Myrtha Garbarini (1926–2015) was an Argentine operatic soprano who initially was a singer of chamber music and oratorios. From 1958, she performed at the Teatro Colón in Buenos Aires singing in some 25 operas including Le Nozze di Figaro, La Bohème and La Traviata. Garbarini was a co-founder of the Ópera de Cámara del Teatro Colón (1968). In addition to appearances in South America, she sang in the United States, Austria and Germany.

==Biography==
Born in 1926, Myrtha Garbarini first studied music under her mother, the pianist Elvia Ochoa, and then under Elizabeth Westerkamp. She then attended the Conservatorio Nacional Superior de Música (Argentina) where she studied under Abraham Jurafsky and Arturo Luzzatti, graduating as Profesora Superior de Música. She studied voice under the Polish-born Lydia Kindermann and classical Spanish song under the soprano Conchita Badía.

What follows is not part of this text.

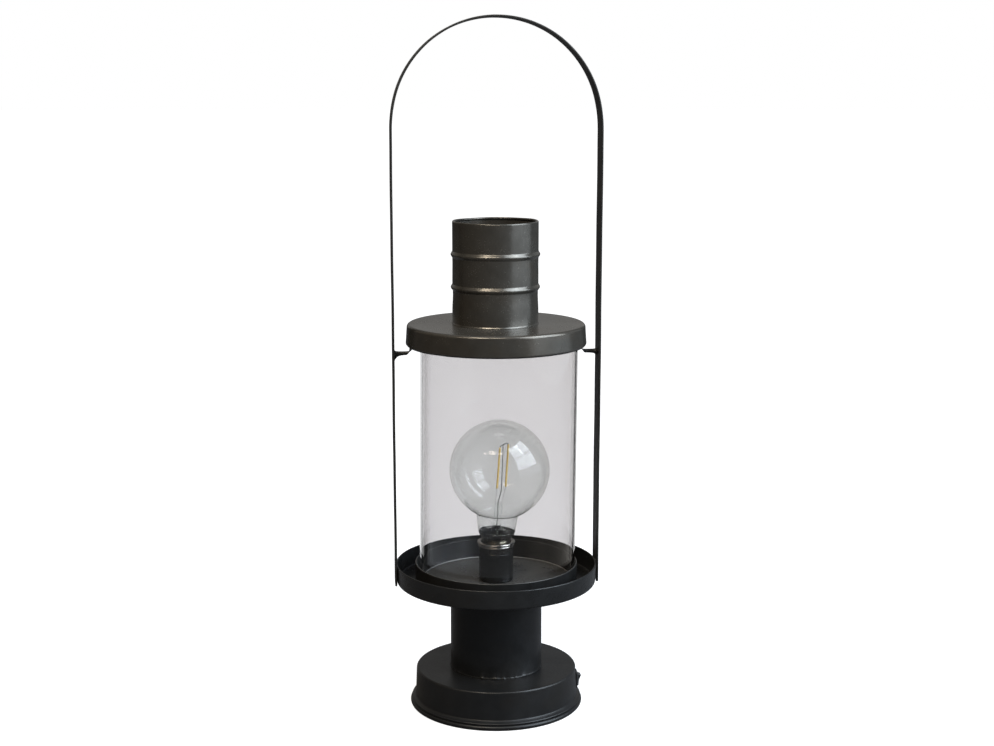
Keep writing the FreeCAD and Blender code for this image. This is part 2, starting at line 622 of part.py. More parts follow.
# earth stud under the drum's top, with ring lug and nut
write("earth_stud", cyl(2.0, 11.0, V(26.0, 30.0, 24.0 - 0.02)))
lug = cyl(4.2, 0.8, V(26.0, 30.0, 32.9)).fuse(box(16.0, 28.6, 32.9, 23.0, 31.4, 33.7)).cut(cyl(2.15, 3.0, V(26.0, 30.0, 32.0)))
write("earth_lug", lug)
hexe = [V(26.0 + 4.04 * math.cos(math.radians(60 * i)), 30.0 + 4.04 * math.sin(math.radians(60 * i)), 29.5) for i in range(7)]
write("earth_nut", Part.Face(Part.makePolygon(hexe)).extrude(V(0, 0, 3.2)).cut(cyl(2.06, 8.0, V(26.0, 30.0, 27.0))))

WR = 1.1
SWT = (SW_Z - 3.6, SW_Z + 3.6)      # heights of the two switch blades
# block to switch, switch to holder, block to holder, earth lug to block
write("lead_to_switch", tube([(-14.0, 11.8, 29.4), (-14.0, 2.0, 28.6), (4.0, -14.0, 24.0), (26.0, -12.0, 18.0), (44.0, -1.0, SWT[0]), (54.6, 0.0, SWT[0])],
                             WR, [4, 9, 9, 9]))
write("lead_live", tube([(54.6, 0.0, SWT[1]), (42.0, 1.0, SWT[1]), (22.0, 6.0, 22.0), (2.4, 0.0, 24.0), (1.7, 0.0, 46.0), (1.7, 0.0, 118.0), (6.2, 4.85, 129.5)][:5]
      + [(1.7, 0.0, 110.0), (1.75, 0.0, 128.9), (6.2, 4.85, 129.5)], WR, [7, 8, 5, 30, 40, 1.9]))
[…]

In 1949, the Spanish composer Joaquín Rodrigo selected Garbarini to sing his Madrigales Amatorios, accompanying her on the piano at the Club Español in Buenos Aires. In 1953, she performed at the Sociedad de Conciertos de Cámara, singing the ten songs in El Alba del Alhelí by Juan Orrego-Salas. In the late 1950s, she toured Europe performing in Basel, Stuttgart, Saltzburg and Vienna. It was in 1958 that she joined the Teatro Colón where she first performed in The Love for Three Oranges and went on to sing major roles in some 25 operas, including the Argentine works Marianita Limeña by Valdo Sciammarella, Sueño de Alma by Carlos López Buchardo and La Zapatera Prodigiosa by Juan José Castro.

Garbarini also sang oratorios under the baton of Karl Richter, including Bach's St John Passion and Mass in B minor, Handel's Messiah and Mozart's Requiem.

Myrtha Garbarini died in Buenos Aires on 6 January 2015.